If we add in the runners up, we get 6th, 7th, 8th, 10th, 13th(twice) in the first half: a cluster around 6-8. Then we get  19th, 20th, 21st(twice) , 25th and 26th in the second half, so another cluster 19-21.

Add in the bronze medalists and we get 1st (twice) 3rd and 4th in the first half. So no real pattern, except putting a strong banger to open the show if possible. In the second half we see

14th, 18th, 19th, 21st, 22nd (twice) and 24th (twice). That’s a relatively even distribution that probably has more to do with song sequencing than anything else.

For 2019

Here’s the remainder of this year’s Grand Final performance order if we only leave in the slots that have been occupied by a top three ranked semi-final qualifiers, with the slots that have had a semi-final winner in it in bold:

Grand Final
Performance Order
Delegation Semi final rank
1 Malta  
3 Czechia  
4 Germany Big 6
5 Russia  
6 Denmark  
7 San Marino  
8 North Macedonia  
10 Slovenia  
11 Cyprus  
13 Greece  
14 Israel Big 6
18 Estonia  
19 Belarus  
20 Azerbaijan  
21 France Big 6
22 Italy Big 6
24 Switzerland  
25 Australia  
26 Spain Big 6

Of these, Greece, Azerbaijan, Switzerland and Australia seem plausible semi-final winners.

2 thoughts on “What the 2019 #Eurovision Grand Final Draw might tell us

  1. You know that the people who put the running order together don’t know the semi results, right? The EBU has clarified this many times. I’m sure they take the hype/betting odds into account, hence why it generally seems to play that way, but actually the less expected podium countries (e.g. Moldova & Hungary 2017) not fitting the pattern goes to prove that they don’t know the results.
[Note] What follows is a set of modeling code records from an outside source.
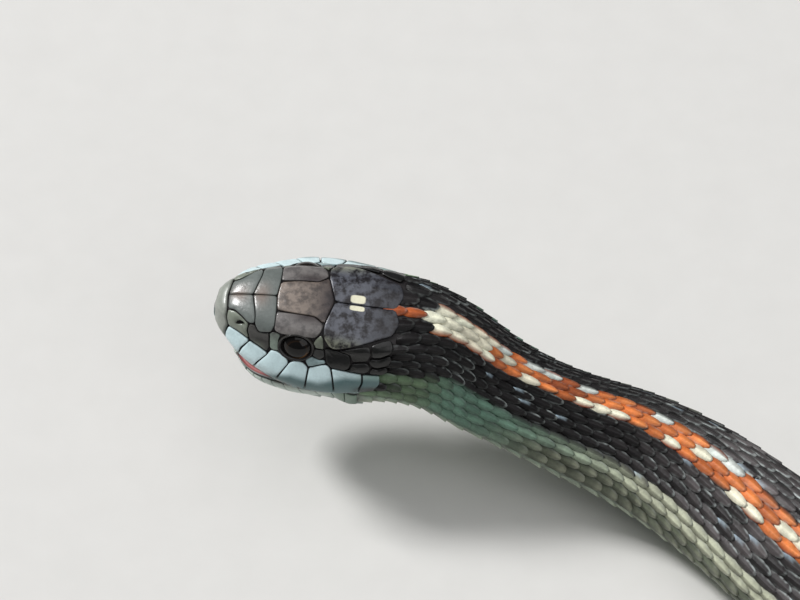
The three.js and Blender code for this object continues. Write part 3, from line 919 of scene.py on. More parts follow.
# Rows of scales on the body, counted from the middle of the back
ROW_WIDTHS = [1.04, 1.04, 1.04, 1.04, 1.04, 1.04, 1.15, 1.25, 1.38, 1.5]
ROW_ENDS = {5: 262, 4: 275, 6: 396, 3: 412, 7: 430, 2: 452, 8: 478, 1: 500}
ROW_END_LENGTH = 6
BELLY_EDGE = 1.1
SCALE_PITCH = [
    (14, 1.45), (19, 1.5), (23.5, 1.5), (26.5, 1.8), (35, 1.95), (50, 2.3), (100, 2.6), (200, 2.75),
    (300, 2.75), (405, 2.45), (460, 1.95), (530, 1.3),
]
FIRST_SCALE = [
    (0, 15.2), (0.1, 15.95), (0.2, 15.75), (0.28, 15.85), (0.36, 15.7), (0.45, 16.05), (0.54, 15.8),
    (0.64, 16.0), (0.71, 15.5), (0.82, 15.5), (0.95, 15.1), (1.0, 14.0), (1.2, 13.9),
]
NAPE_SCALE_WIDTH = 0.66
NAPE_WIDENS = (17, 19)
FIRST_STATION = 13.9
COAT_BREAKS = [150, 280, 410]
COAT_MARGIN = 3
BACK_SEED = 7
LAST_ROW_KEEL = 0.2
FULL_THICKNESS_RADIUS = 5.5
LEAST_THICKNESS = 0.3
# The back leans toward the animal's left where the body reaches the ground
TWIST = [(40, 0), (47, 0.05), (54, 0.12), (61, 0.17), (72, 0.14), (95, 0), (530, 0)]

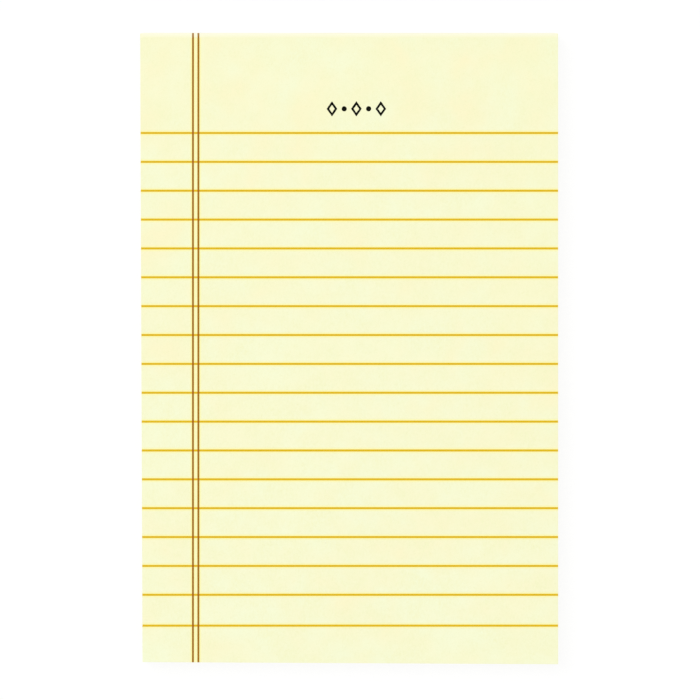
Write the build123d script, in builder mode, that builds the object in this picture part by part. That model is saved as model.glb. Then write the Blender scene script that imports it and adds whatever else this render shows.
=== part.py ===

  2. Where did you get that idea? They know the results and they also know which entries scored well with juries versus the public. The only entries for which they have no ESC data are the prequalifed entries in the Grand Final. Watch this video of Bjorkman: he describes some of the criteria used. He never says anything about whether they take into account how well an entry has done in its semi-final. Otherwise, how have they magically avoided putting a semi-final winner in the dog slots of 2nd or 3rd in the Grand Final?